[ClusterLabs] Corosync quorum vs. pacemaker quorum confusion

Wed Dec 6 19:03:53 UTC 2017

On Sun, 2017-12-03 at 14:03 +0300, Andrei Borzenkov wrote:
> I assumed that with corosync 2.x quorum is maintained by corosync and
> pacemaker simply gets yes/no. Apparently this is more complicated.

It shouldn't be, but everything in HA-land is complicated :)

> 
> Trivial test two node cluster (two_node is intentionally not set to
> simulate "normal" behavior).
> 
> ha1:~ # crm configure show
> node 1084752129: ha1
> node 1084752130: ha2
> primitive stonith-sbd stonith:external/sbd \
> 	params pcmk_delay_max=30s
> property cib-bootstrap-options: \
> 	have-watchdog=true \
> 	dc-version=1.1.17-3.3-36d2962a8 \
> 	cluster-infrastructure=corosync \
> 	cluster-name=hacluster \
> 	stonith-enabled=true \
> 	placement-strategy=balanced \
> 	stonith-timeout=172 \
> 	no-quorum-policy=suicide
> rsc_defaults rsc-options: \
> 	resource-stickiness=1 \
> 	migration-threshold=3
> op_defaults op-options: \
> 	timeout=600 \
> 	record-pending=true
> 
> I boot one node.
> 
> ha1:~ # corosync-quorumtool
> Quorum information
> ------------------
> Date:             Sun Dec  3 13:44:55 2017
> Quorum provider:  corosync_votequorum
> Nodes:            1
> Node ID:          1084752129
> Ring ID:          1084752129/240
> Quorate:          No
> 
> Votequorum information
> ----------------------
> Expected votes:   2
> Highest expected: 2
> Total votes:      1
> Quorum:           2 Activity blocked
> Flags:
> 
> Membership information
> ----------------------
>     Nodeid      Votes Name
> 1084752129          1 ha1 (local)
> 
> 
> ha1:~ # crm_mon -1rf
> Stack: corosync
> Current DC: ha1 (version 1.1.17-3.3-36d2962a8) - partition WITHOUT
> quorum
> Last updated: Sun Dec  3 13:48:46 2017
> Last change: Sun Dec  3 12:09:19 2017 by root via cibadmin on ha1
> 
> 2 nodes configured
> 1 resource configured
> 
> Node ha2: UNCLEAN (offline)
> Online: [ ha1 ]
> 
> Full list of resources:
> 
>  stonith-sbd	(stonith:external/sbd):	Stopped
> 
> Migration Summary:
> * Node ha1:
> 
> So far that's expected. We are out of quorum so nothing happens.
> Although the first surprise was this message (which confirmed past
> empirical observations):
> 
> Dec 03 13:44:57 [1632] ha1    pengine:   notice: stage6:	Canno
> t fence
> unclean nodes until quorum is attained (or no-quorum-policy is set to
> ignore)
> 
> I assume this is intentional behavior in which case it would be
> really
> good to have it mentioned in documentation as well. So far I have not
> seen comprehensive explanation of pacemaker startup logic (what and
> when
> it decides to do).

Yes, it's intentional. It's not specific to start-up, but to anytime
the cluster doesn't have quorum. It is (ambiguously) documented under
the have-quorum property:

"Indicates if the cluster has quorum. If false, this may mean that the
cluster cannot start resources or fence other nodes."

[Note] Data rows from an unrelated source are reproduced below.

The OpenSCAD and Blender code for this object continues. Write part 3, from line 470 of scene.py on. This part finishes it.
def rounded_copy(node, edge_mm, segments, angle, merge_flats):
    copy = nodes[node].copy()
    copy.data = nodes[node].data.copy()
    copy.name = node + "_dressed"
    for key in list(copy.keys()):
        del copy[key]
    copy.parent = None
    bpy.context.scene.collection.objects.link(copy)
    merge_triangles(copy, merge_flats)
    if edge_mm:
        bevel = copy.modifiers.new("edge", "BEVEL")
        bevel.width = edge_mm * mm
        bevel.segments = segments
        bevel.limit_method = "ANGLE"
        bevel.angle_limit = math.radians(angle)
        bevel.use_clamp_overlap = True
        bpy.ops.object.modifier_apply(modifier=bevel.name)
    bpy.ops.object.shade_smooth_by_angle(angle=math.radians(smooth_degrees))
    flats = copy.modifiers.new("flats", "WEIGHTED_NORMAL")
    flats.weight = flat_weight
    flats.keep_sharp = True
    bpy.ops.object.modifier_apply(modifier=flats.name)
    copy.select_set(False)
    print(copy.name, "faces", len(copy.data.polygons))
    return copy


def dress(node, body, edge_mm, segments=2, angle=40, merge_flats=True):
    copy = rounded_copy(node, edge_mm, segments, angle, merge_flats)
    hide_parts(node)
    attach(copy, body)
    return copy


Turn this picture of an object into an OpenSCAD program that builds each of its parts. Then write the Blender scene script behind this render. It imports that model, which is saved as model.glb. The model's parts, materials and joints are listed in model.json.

http://clusterlabs.org/doc/en-US/Pacemaker/1.1-pcs/html-single/Pacemake
r_Explained/index.html#_cib_properties

Some exceptions that should be documented:

* Quorum only applies to fencing initiated by Pacemaker. If an
administrator or application (such as DLM) initiates fencing via
stonith_admin or the stonithd API, that bypasses Pacemaker fencing
policies.

* If no-quorum-policy=ignore, then loss of quorum will not prevent
fencing.

* A partition without quorum can fence any node that is a member of
that partition. (As a side effect, this allows no-quorum-policy=suicide 
to work.)

> 
> OK, let's pretend we have quorum.
> 
> ha1:~ # corosync-cmapctl -s quorum.expected_votes u32 1
> ha1:~ # corosync-quorumtool
> Quorum information
> ------------------
> Date:             Sun Dec  3 13:52:19 2017
> Quorum provider:  corosync_votequorum
> Nodes:            1
> Node ID:          1084752129
> Ring ID:          1084752129/240
> Quorate:          Yes
> 
> Votequorum information
> ----------------------
> Expected votes:   1
> Highest expected: 1
> Total votes:      1
> Quorum:           1
> Flags:            Quorate
> 
> Membership information
> ----------------------
>     Nodeid      Votes Name
> 1084752129          1 ha1 (local)
> 
> So corosync apparently believes we are in quorum now. What pacemaker
> does?
> 
> ha1:~ # crm_mon -1rf
> Stack: corosync
> Current DC: ha1 (version 1.1.17-3.3-36d2962a8) - partition with
> quorum
> Last updated: Sun Dec  3 13:53:22 2017
> Last change: Sun Dec  3 12:09:19 2017 by root via cibadmin on ha1
> 
> 2 nodes configured
> 1 resource configured
> 
> Node ha2: UNCLEAN (offline)
> Online: [ ha1 ]
> 
> Full list of resources:
> 
>  stonith-sbd	(stonith:external/sbd):	Stopped
> 
> Migration Summary:
> * Node ha1:
> 
> Nothing really changed. Although it quite clearly tells we are in
> quorum, it still won't start any resource nor attempt to fence
> another
> node. Although logs say
> 
> Dec 03 13:52:07 [1633] ha1       crmd:   notice:
> pcmk_quorum_notification:	Quorum acquired | membership=240
> members=1
> Dec 03 13:52:07 [1626] ha1 pacemakerd:   notice:
> pcmk_quorum_notification:	Quorum acquired | membership=240
> members=1
> 
> There is still *no* attempt to do anything.
> 
> This may be related to previous message
> 
> Dec 03 13:44:57 [1629] ha1 stonith-ng:   notice: unpack_config:
> Resetting no-quorum-policy to 'stop': cluster has never had quorum

The above message applies when no-quorum-policy=suicide. When the
cluster is first starting up, it doesn't have quorum ... if we honored
no-quorum-policy in that case, you could never start the cluster. So,
suicide doesn't become effective until the cluster gets quorum the
first time.

> Which opens up question - where can I see this temporary value for
> no-quorum-policy? It is not present in CIB, how can I query the
> "effective" value of property?

grep /var/log/messages :)

Such temporary overrides have no persistent location to be queried;
they are calculated on-the-fly when needed. Hence, the log messages.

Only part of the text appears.